What had seemed to be statues of soldiers or fishermen come to life and hunt the shadows of giant fish. A character quotes a slightly modified Biblical passage, which is immediately juxtaposed with what appears to be a fossilized angel. The characters are deeply suspicious of each other, but are drawn together by curiosity, concern, and the fact that they have no one else: aside from each other, their world is inhabited only by ghosts and bones.
When I reached the (surreal, possibly tragic) ending, I stared at it for a bit—how do I write fic for this?—and then started jotting down images as they came to mind.
If I remember correctly, these were the first two bits I wrote:
Did you die or did you hatch?
If she is dead he killed her.Perhaps the bird, like the people, forgot its purpose, its past.
Perhaps it even forgot it was a bird.
There were a fairly large number of short snippets like that—images and questions.
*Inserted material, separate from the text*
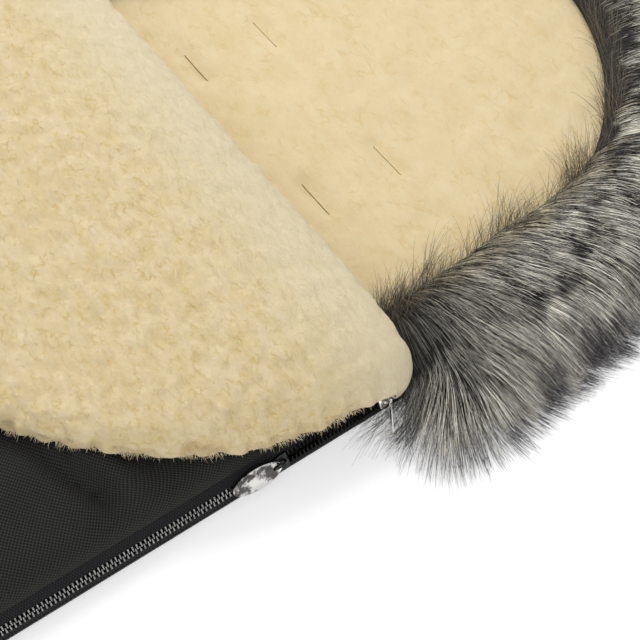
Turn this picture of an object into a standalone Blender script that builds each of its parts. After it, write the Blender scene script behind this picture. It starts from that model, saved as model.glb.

Then I rearranged and recombined until a narrative (or at least a throughline) emerged.
(I could never have written this fic without Scrivener or a similar program.)
Second pass revealed that I’d misinterpreted something, and I had to end on a different question, since the one I’d intended to close with turned out to be one of the very few the movie answers. Probably. I think. As usual, I’m a bit confused!
In the end I did not get the pinch hit (someone else grabbed it while I was writing—I didn’t want to claim until I had a story, because I didn’t know if I could pull it off until I had it more or less done). But I did have the story, so it went up as a treat. I’m glad I wrote it.